* **Objective**: Show all lines that include the string "node"; copy each one.

Excerpt from a dataset:
###
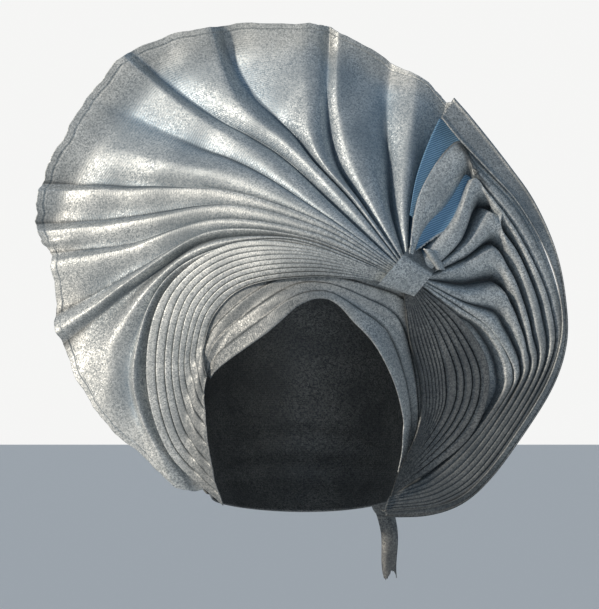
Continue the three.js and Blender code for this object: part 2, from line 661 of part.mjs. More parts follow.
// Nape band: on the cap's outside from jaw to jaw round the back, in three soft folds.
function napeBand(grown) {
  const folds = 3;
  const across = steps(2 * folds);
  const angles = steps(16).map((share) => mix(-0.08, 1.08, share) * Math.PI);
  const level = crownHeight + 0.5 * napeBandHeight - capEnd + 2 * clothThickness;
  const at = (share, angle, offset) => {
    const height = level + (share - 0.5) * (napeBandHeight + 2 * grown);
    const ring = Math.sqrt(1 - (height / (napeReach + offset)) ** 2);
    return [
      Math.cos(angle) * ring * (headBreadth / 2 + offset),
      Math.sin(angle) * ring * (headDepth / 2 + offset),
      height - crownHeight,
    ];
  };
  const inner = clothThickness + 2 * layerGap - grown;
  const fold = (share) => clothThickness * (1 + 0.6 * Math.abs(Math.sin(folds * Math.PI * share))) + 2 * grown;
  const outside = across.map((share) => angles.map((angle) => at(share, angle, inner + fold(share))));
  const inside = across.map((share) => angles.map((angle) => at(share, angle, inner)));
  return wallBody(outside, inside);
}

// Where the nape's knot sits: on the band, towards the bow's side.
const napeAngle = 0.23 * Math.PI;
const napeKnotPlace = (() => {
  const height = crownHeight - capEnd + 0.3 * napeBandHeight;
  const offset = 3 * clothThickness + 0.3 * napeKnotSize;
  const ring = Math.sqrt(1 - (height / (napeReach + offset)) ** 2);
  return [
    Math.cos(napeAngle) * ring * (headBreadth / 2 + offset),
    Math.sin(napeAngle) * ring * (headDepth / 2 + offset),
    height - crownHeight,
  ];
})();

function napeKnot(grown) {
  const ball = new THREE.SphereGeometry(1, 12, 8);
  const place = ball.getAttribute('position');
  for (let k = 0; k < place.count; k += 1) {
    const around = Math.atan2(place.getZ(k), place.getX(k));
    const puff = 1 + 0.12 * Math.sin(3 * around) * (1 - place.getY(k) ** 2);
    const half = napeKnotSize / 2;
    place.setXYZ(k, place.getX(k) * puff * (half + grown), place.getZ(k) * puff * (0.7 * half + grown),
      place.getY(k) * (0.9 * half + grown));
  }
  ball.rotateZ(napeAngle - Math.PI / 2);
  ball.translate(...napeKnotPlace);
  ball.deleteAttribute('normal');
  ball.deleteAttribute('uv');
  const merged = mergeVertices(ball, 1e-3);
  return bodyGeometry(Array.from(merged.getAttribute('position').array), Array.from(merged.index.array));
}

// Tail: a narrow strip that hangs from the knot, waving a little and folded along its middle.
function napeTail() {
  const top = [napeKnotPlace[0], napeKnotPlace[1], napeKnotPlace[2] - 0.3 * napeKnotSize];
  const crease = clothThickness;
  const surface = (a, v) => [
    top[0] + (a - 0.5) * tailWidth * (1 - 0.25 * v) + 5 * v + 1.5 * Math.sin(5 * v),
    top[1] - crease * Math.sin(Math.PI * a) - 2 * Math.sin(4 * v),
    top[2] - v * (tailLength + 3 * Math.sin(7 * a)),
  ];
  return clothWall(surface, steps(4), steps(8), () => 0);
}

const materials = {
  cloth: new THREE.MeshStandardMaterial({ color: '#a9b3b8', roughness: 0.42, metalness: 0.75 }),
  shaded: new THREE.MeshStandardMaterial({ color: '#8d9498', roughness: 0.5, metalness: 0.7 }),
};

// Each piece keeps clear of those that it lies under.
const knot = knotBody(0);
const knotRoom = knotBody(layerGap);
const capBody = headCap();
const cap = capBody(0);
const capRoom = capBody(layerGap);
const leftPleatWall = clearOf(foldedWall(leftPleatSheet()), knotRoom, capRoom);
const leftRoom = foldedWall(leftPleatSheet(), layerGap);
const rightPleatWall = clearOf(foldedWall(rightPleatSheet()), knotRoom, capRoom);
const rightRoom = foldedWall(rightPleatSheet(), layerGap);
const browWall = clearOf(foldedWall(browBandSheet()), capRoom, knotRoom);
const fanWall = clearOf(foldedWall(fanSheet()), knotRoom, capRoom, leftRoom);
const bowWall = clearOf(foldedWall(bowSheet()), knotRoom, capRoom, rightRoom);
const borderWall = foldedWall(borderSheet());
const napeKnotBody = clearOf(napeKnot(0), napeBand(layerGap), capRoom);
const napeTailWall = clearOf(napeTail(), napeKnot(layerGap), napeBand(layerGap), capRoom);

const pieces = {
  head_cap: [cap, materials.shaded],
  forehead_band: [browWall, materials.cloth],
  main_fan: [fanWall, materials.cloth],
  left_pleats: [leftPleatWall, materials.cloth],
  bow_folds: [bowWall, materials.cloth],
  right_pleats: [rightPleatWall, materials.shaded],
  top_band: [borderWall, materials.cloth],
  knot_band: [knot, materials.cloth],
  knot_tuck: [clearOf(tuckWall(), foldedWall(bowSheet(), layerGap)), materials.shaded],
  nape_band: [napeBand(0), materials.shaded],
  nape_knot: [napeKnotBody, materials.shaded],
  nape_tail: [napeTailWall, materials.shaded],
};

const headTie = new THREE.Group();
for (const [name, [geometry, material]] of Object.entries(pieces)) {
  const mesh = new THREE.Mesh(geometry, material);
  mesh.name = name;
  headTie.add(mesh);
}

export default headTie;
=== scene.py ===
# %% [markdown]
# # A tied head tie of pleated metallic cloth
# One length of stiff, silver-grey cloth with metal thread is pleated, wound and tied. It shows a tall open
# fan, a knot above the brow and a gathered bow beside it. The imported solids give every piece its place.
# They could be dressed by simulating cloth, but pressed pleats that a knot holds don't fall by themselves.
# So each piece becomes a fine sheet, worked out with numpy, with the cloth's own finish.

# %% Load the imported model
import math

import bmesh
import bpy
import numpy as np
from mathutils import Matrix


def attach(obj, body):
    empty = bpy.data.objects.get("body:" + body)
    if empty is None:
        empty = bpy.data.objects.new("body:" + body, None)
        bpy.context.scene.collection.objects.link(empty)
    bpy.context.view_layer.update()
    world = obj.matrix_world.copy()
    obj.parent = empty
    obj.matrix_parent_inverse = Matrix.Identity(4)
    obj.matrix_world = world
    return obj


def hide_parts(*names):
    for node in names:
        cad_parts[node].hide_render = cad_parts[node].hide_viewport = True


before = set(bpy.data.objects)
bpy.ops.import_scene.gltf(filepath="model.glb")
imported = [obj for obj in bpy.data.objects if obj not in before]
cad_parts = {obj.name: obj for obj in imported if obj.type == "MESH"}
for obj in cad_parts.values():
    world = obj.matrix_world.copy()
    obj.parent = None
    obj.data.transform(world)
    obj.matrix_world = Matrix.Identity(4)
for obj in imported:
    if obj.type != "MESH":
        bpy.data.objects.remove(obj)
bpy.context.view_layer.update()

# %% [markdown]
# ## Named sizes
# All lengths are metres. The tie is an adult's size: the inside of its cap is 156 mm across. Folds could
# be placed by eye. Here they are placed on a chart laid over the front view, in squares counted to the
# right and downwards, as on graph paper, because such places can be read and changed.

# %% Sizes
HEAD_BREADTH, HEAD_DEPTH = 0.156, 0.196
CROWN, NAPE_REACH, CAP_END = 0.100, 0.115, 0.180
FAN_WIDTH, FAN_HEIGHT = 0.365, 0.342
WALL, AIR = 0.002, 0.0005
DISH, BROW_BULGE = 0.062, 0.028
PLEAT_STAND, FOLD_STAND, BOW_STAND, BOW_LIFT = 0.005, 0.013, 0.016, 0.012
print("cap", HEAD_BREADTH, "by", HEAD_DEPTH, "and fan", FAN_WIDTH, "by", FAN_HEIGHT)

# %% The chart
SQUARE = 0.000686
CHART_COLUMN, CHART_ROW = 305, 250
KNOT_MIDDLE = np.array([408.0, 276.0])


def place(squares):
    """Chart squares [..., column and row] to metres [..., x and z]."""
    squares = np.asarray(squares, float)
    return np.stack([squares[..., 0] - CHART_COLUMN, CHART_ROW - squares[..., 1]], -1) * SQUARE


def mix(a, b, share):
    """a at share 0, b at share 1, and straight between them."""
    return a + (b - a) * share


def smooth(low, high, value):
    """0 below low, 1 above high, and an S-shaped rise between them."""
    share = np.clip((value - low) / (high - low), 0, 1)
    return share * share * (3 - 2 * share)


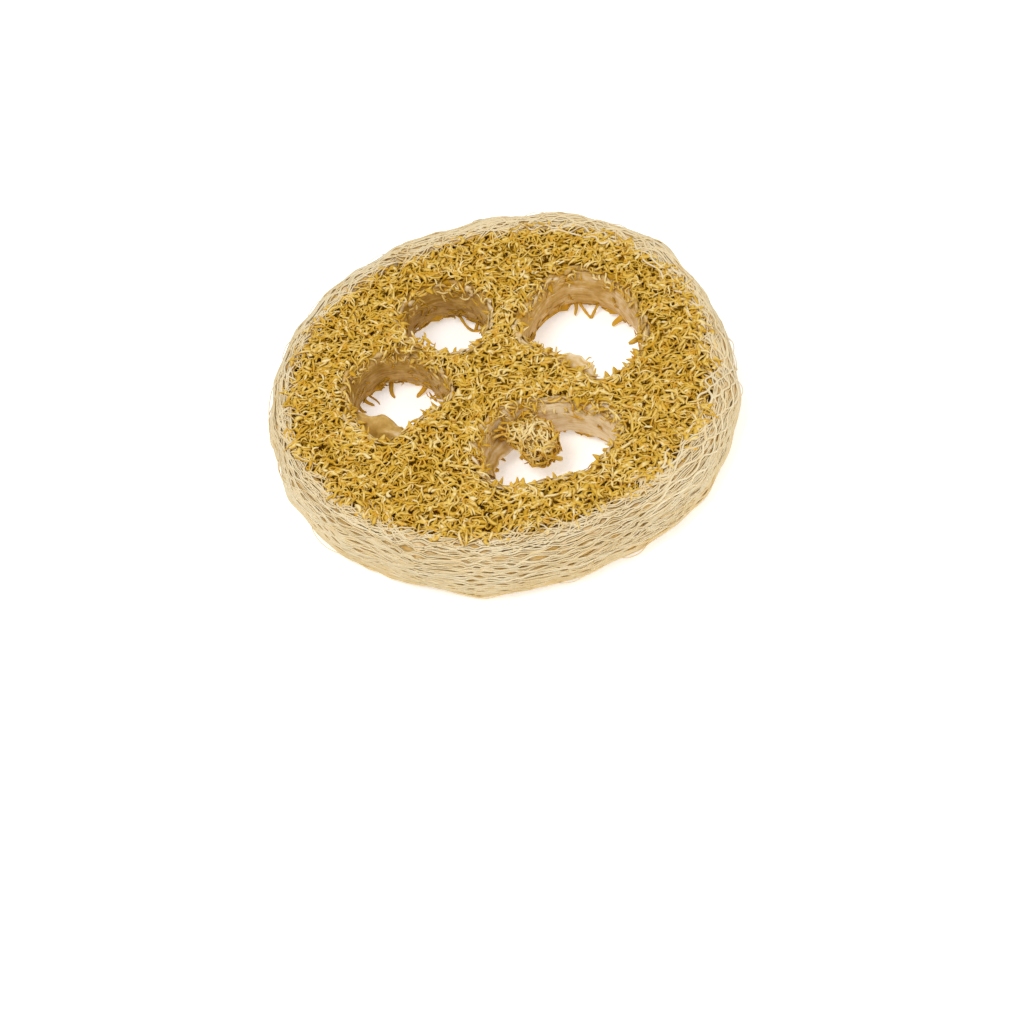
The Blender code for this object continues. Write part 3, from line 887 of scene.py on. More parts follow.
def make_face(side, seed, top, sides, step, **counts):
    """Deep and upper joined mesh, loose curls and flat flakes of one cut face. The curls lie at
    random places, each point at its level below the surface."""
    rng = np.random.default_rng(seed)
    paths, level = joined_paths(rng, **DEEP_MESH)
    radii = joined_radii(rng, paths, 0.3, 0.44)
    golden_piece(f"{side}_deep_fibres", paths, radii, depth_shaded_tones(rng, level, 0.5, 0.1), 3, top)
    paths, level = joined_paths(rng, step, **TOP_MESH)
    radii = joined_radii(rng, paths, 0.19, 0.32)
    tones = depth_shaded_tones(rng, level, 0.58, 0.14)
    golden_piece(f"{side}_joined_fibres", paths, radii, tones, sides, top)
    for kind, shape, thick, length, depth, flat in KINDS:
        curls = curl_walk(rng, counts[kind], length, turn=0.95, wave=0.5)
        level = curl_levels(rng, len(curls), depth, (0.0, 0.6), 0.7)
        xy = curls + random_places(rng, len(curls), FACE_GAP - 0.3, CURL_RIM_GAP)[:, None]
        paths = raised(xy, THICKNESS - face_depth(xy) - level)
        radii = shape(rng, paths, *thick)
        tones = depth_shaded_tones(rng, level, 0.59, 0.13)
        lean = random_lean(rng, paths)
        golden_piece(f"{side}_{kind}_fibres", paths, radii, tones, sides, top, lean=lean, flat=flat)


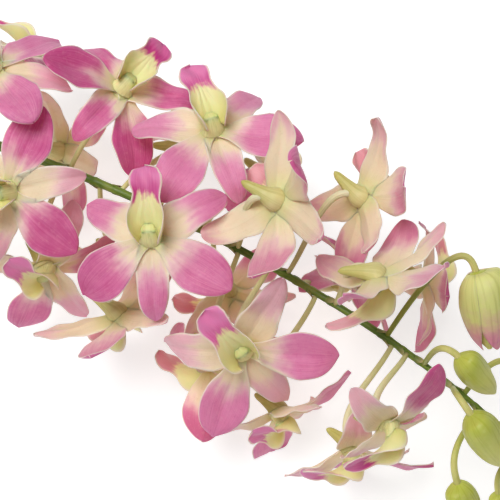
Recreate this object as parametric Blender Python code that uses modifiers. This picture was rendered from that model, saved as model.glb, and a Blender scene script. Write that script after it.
###
* **Answer**:
    for node in names:
        cad_parts[node].hide_render = cad_parts[node].hide_viewport = True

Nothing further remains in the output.